> _What to produce_
Copy, in full, each line of the material that holds the word "joints".

# # # #

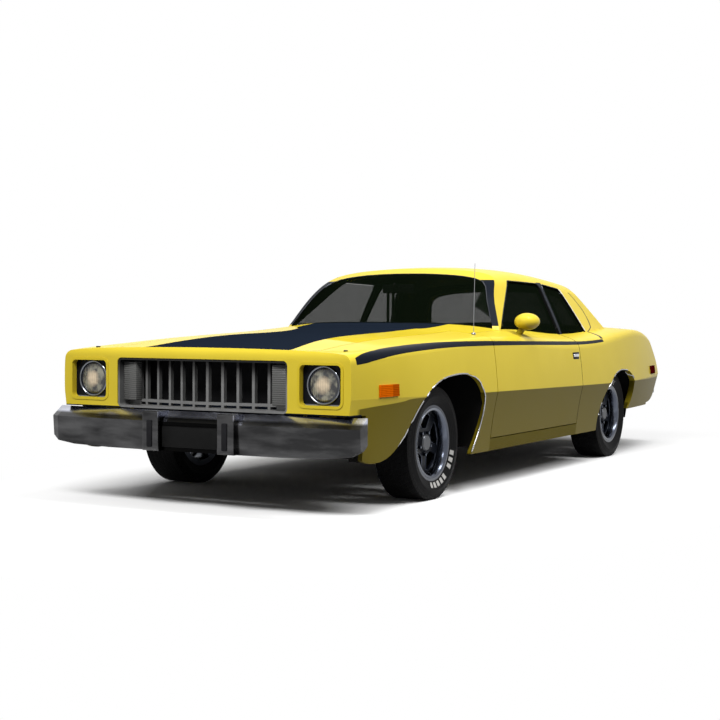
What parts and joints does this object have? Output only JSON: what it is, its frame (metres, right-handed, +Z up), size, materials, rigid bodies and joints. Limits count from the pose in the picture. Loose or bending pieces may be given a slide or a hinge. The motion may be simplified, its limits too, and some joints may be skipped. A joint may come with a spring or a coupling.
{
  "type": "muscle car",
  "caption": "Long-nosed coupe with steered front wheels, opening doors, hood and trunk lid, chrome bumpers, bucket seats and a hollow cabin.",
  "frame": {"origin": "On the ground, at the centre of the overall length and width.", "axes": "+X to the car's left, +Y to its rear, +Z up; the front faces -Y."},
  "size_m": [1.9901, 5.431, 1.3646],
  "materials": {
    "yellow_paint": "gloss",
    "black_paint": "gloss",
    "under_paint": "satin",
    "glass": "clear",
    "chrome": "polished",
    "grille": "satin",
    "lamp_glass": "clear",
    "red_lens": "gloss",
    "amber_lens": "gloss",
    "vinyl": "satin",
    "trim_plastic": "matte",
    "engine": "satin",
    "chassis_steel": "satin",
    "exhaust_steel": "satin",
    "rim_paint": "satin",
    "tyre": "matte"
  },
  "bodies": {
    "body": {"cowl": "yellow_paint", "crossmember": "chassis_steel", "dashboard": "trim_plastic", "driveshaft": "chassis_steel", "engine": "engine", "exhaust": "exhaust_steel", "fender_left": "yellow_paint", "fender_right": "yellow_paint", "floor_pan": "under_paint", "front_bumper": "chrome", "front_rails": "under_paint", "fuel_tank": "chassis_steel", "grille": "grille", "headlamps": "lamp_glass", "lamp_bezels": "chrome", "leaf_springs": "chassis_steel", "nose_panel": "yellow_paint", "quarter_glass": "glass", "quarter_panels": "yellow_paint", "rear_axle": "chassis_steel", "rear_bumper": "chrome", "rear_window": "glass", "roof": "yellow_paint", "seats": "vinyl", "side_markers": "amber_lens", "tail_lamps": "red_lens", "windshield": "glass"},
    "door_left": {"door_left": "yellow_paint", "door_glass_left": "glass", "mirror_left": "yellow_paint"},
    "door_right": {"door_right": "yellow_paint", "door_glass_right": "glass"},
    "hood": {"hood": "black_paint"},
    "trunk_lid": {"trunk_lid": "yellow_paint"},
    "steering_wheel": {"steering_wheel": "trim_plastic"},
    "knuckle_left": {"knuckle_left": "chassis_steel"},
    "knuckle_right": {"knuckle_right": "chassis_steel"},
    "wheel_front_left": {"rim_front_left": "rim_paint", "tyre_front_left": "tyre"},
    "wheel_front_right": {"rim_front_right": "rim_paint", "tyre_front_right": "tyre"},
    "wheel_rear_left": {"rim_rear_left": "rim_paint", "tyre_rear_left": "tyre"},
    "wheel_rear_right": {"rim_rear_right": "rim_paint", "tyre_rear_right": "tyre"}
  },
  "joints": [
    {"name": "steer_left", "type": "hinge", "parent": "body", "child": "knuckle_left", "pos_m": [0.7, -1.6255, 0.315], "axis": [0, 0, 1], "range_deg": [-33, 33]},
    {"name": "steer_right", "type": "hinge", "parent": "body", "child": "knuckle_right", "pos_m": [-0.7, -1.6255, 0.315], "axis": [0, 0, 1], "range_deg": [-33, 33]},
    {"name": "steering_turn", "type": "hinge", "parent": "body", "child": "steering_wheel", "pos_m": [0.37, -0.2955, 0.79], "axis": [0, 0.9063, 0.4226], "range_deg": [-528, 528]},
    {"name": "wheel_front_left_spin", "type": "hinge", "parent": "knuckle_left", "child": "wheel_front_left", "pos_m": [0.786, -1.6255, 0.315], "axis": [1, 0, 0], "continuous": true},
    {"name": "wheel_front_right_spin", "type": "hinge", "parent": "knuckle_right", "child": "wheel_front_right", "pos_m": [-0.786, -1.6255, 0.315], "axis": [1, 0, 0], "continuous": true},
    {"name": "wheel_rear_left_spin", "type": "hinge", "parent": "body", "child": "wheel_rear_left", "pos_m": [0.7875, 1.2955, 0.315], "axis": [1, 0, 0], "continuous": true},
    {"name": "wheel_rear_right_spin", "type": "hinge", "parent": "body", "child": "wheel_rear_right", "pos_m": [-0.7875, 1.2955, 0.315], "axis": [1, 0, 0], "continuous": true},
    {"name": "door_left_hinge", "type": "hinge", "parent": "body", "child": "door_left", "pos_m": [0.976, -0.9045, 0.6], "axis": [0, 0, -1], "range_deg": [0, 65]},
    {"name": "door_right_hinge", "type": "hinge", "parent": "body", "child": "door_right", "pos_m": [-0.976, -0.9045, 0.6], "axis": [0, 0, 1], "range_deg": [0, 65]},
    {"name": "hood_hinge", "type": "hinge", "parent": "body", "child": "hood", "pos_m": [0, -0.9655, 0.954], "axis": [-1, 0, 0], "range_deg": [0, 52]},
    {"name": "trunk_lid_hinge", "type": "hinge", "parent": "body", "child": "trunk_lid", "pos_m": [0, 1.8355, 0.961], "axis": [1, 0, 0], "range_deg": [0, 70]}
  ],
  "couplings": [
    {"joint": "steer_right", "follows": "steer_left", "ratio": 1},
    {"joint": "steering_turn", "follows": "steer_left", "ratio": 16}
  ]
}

# # # #

> _Answer to this task_
What parts and joints does this object have? Output only JSON: what it is, its frame (metres, right-handed, +Z up), size, materials, rigid bodies and joints. Limits count from the pose in the picture. Loose or bending pieces may be given a slide or a hinge. The motion may be simplified, its limits too, and some joints may be skipped. A joint may come with a spring or a coupling.
  "joints": [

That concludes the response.